In 1971, President Nixon simply severed the tie between gold and U.S. Dollars. As he closed the gold "window," Nixon proclaimed "We are all Keynesians now" (referring to the Keynesian economic school of thought where gold has no function). Austrian School economists and Cliff Küle would like to say - We are not all Keynesians.

Did severing the link between the dollar and gold work to strengthen confidence in the U.S.? Please consider: 1) within a generation of that move, the U.S. went from being the world's largest creditor nation to the world's largest debtor. 2) TIME magazine of 1979 said "until the greenback is once again made as good as gold, many millions of people will persist in believing that the barbarous relic is still a better bet."

Slick Willy

Recently speaking about Goldman Sachs' problems at the Peter G. Peterson Foundation, former President Bill Clinton said, "There is a bigger problem here... too much of our growth was in finance ever since went off the gold standard."

The dollar "tie" to gold might be "re-tied" just as simply as it was untied. In a certain respect, America never really went off the gold standard. The tie between gold and U.S. dollar was simply adjusted to 0%. So, simply adjust it back. What tie would be needed today to restore America back to the gold standard? Let's do the simple math.

Official figures for the total amount of gold reserves held by the U.S. Treasury are 8133.5 tonnes of gold. This gold is owned by all Americans and is held in trust by the government for the people. Given that 1 metric tonne is 32150.746 ounces, that amounts to:

8133.5 tonnes x 32150.746 ounces/tonne = 261498092.591 ounces

If we look at recent Federal Reserve data, we note that the total U.S. M1 seasonally adjusted money supply is at $1712.2 Billion of currency.

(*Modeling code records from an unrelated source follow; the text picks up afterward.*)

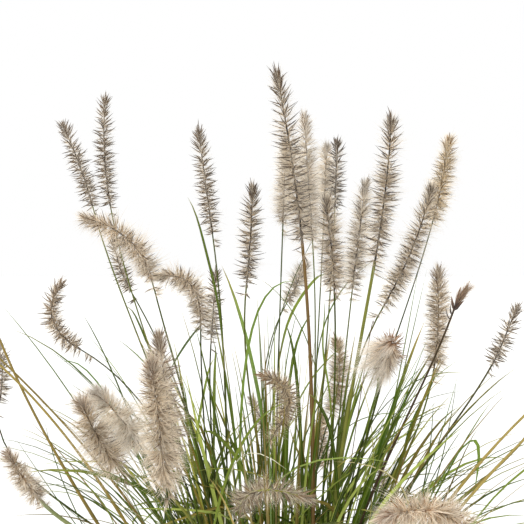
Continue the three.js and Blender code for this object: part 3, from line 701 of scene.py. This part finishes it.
class Look:
    """A material, built from nodes that are fed with numbers, colours and the outputs of other nodes."""

    def __init__(self, name, roughness):
        self.material = bpy.data.materials.new(name)
        self.material.use_nodes = True
        self.tree = self.material.node_tree
        self.shader = self.tree.nodes["Principled BSDF"]
        self.shade({"Roughness": roughness})

    def feed(self, node, values):
        for key, value in values.items():
            if isinstance(value, bpy.types.NodeSocket):
                self.tree.links.new(value, node.inputs[key])
            else:
                node.inputs[key].default_value = value

    def shade(self, values):
        self.feed(self.shader, values)

    def node(self, kind, values, output=0, **settings):
        """An output of a new node, whose inputs are fed with the values."""
        node = self.tree.nodes.new("ShaderNode" + kind)
        for name, setting in settings.items():
            setattr(node, name, setting)
        self.feed(node, values)
        return node.outputs[output]

    def attribute(self, name, output):
        return self.node("Attribute", {}, output, attribute_name=name)

    def geometry(self, output):
        return self.node("NewGeometry", {}, output)

    def math(self, operation, *values):
        return self.node("Math", dict(enumerate(values)), operation=operation)

    def times(self, first, second):
        return self.math("MULTIPLY", first, second)

    def noise(self, vector, scale, detail, roughness=0.6):
        values = {"Vector": vector, "Scale": scale, "Detail": detail, "Roughness": roughness}
        return self.node("TexNoise", values)

    def ramp(self, factor, *stops):
        """A colour for each value of the factor, from two stops: a position and a colour each."""
        output = self.node("ValToRGB", {"Fac": factor})
        for element, (position, colour) in zip(output.node.color_ramp.elements, stops):
            element.position = position
            element.color = (*colour, 1.0)
        return output

    def blend(self, mode, factor, first, second):
        second = (*second, 1.0) if isinstance(second, tuple) else second
        values = {"Factor": factor, 6: first, 7: second}
        return self.node("Mix", values, 2, data_type="RGBA", blend_type=mode)

    def mottle(self, colour, amount, factor, *stops):
        return self.blend("MULTIPLY", amount, colour, self.ramp(factor, *stops))

    def bump(self, height, strength, distance):
        values = {"Height": height, "Strength": strength, "Distance": distance}
        self.shade({"Normal": self.node("Bump", values)})


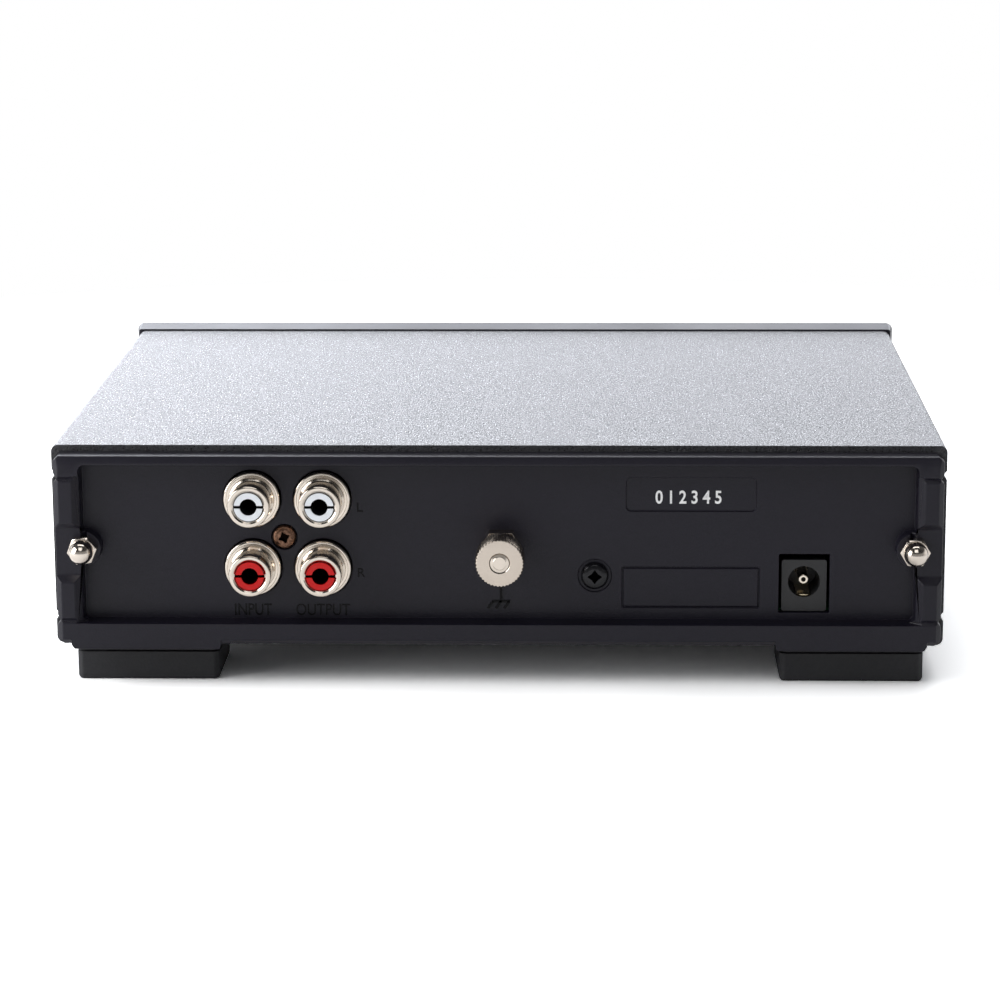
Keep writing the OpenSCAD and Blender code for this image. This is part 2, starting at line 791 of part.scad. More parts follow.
module rod_inserts() color("#c8a45a") {
    for (s = [-1, 1]) difference() {
        bar(s * rod_x, z_mid, insert_r, y_front - insert_l, y_front);
        bar(s * rod_x, z_mid, rod_r, y_front - insert_l - EPS, y_front + EPS);
    }
}

module foot(x, y) color("#151617") {
    intersection() {
        translate([x, y, 0]) linear_extrude(foot_h)
            cut_span([-foot_w / 2, -foot_d / 2], [foot_w / 2, foot_d / 2], foot_c);
        along_y(y - foot_d, y + foot_d)
            cut_span([x - foot_w / 2, 0], [x + foot_w / 2, 2 * foot_h], foot_c / 2);
        along_x(x - foot_w, x + foot_w)
            cut_span([y - foot_d / 2, 0], [y + foot_d / 2, 2 * foot_h], foot_c / 2);
    }
    translate([x, y, foot_h - EPS / 2]) cylinder(r = peg_r, h = sleeve_t + EPS / 2 + 0.2);
    translate([x, y, z_floor]) cylinder(r1 = peg_r + 0.7, r2 = peg_r - 0.3, h = peg_head);
}

module foot_front_left() foot(-foot_x, foot_y_front);
module foot_front_right() foot(foot_x, foot_y_front);
module foot_rear_left() foot(-foot_x, foot_y_rear);
module foot_rear_right() foot(foot_x, foot_y_rear);

// ---------------------------------------------------------------- signal sockets

module circuit_board() color("#1f5c3a") along_z(z_board, z_top) {
    edge = half_in - fit_gap;
    span([-edge, y_board_front], [edge, y_board_rear]);
}

// A moulded block for the four sockets, with a bore for each insulator's stem
module socket_housing() color("#151617") difference() {
    along_y(y_back - housing_d, y_back)
        span([rca_x - housing_half, z_top], [rca_x + housing_half, z_rca_high + 7.2]);
    along_y(y_back - housing_d - EPS, y_back - housing_d * 0.6)
        span([rca_x - housing_half - EPS, z_rca_low + 4], [rca_x + housing_half + EPS, z_rca_high - 4]);
    for (column = [-1, 1], row = [-1, 1]) let (at = rca_at(column, row))
        bar(at[0], at[1], core_r + thread_gap, y_back - housing_d * 0.7, y_back + EPS);
    bar(x_rca_screw, z_rca_screw, screw_shaft(rca_head_r), y_back - housing_d * 0.5, y_back + EPS);
}

// A collar and barrel turned from bar, with a rounded nose
module socket_shell(column, row) color("#cfc5b6") {
    nose = 0.35;
    nick = 0.3;
    root = floor_t + collar_out;
    tip = floor_t + barrel_out;
    turned(rca_at(column, row)[0], y_back, rca_at(column, row)[1])
        polygon([
            [core_r + thread_gap, 0], [collar_r, 0], [collar_r, root - nick], [collar_r - nick, root],
            [barrel_r + nick, root], [barrel_r, root + nick], [barrel_r, tip - nose],
            [barrel_r - nose, tip], [core_r + 2 * nick, tip], [core_r + thread_gap, tip - nose]
        ]);
}

// A slotted insulator, with its pin hole running back to the contact
module socket_core(column, row) {
    tip = y_floor + barrel_out - core_set;
    at = rca_at(column, row);
    difference() {
        bar(at[0], at[1], core_r, y_back - housing_d * 0.7, tip);
        bar(at[0], at[1], pin_hole_r, y_back - housing_d * 0.4, tip + EPS);
        along_y(tip - slot_d, tip + EPS)
            span([at[0] - core_r - EPS, at[1] - slot_w / 2], [at[0] + core_r + EPS, at[1] + slot_w / 2]);
        bar(at[0], at[1], pin_hole_r + 0.5, y_back - housing_d * 0.4, y_floor + 1);
    }
}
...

Therefore if we were to take the total currency and back it by the total amount of gold, this would give:

$1712.2 Billion divided by 261498092.591 =
US$6547 per ounce

There you have it - if the U.S. were to devalue the U.S. Dollar, setting gold at 6550 U.S. Dollars per ounce of gold, the country could position to go back on the gold standard. Global confidence in the U.S. dollar and in America's debt would be maintained. It may be as simple as finding the right price for the government gold holdings to give "backing" to every dollar in circulation.

$6550/ounce is approximately the current value necessary to give "gold backing" to the current level of M1 money supply. If the U.S. wanted to expand the money supply further to stimulate the economy, it would need to set a new price for its gold holdings which is even higher than $6550/ounce or somehow get more gold. The U.S. could then be in a position to expand money supply as necessary to stimulate growth and able to extend credit to other nations. This is an essential ingredient to restoring confidence and keeping the title of reserve currency. After all, a reserve currency should be able to extend credit to nations in need, not be in need of credit from other nations.

As Jim Rickards states, this one-to-one ratio backing of gold with the U.S. Dollar "would comfortably support a broader U.S. money supply on a one-to-one ratio and maintain confidence in the dollar and U.S. sovereign debt." Perhaps only then could global confidence in the U.S. Dollar and in U.S. debt be maintained - if not, either a deflationary depression or a hyperinflationary depression could be in store as confidence wanes with increasing levels of public debt.


Back to the Future

Nick Barisheff, President and CEO of Bullion Management Group, emphasizes gold is money: "Gold is not and never has been a currency. Gold is something entirely different and far more valuable. It is money." Cliff Küle suggests that to maintain confidence in its debt, America must bring back the gold standard, anchoring the U.S. dollar back to real money - gold, as Article 1 of the Constitution of the United States commits it to be.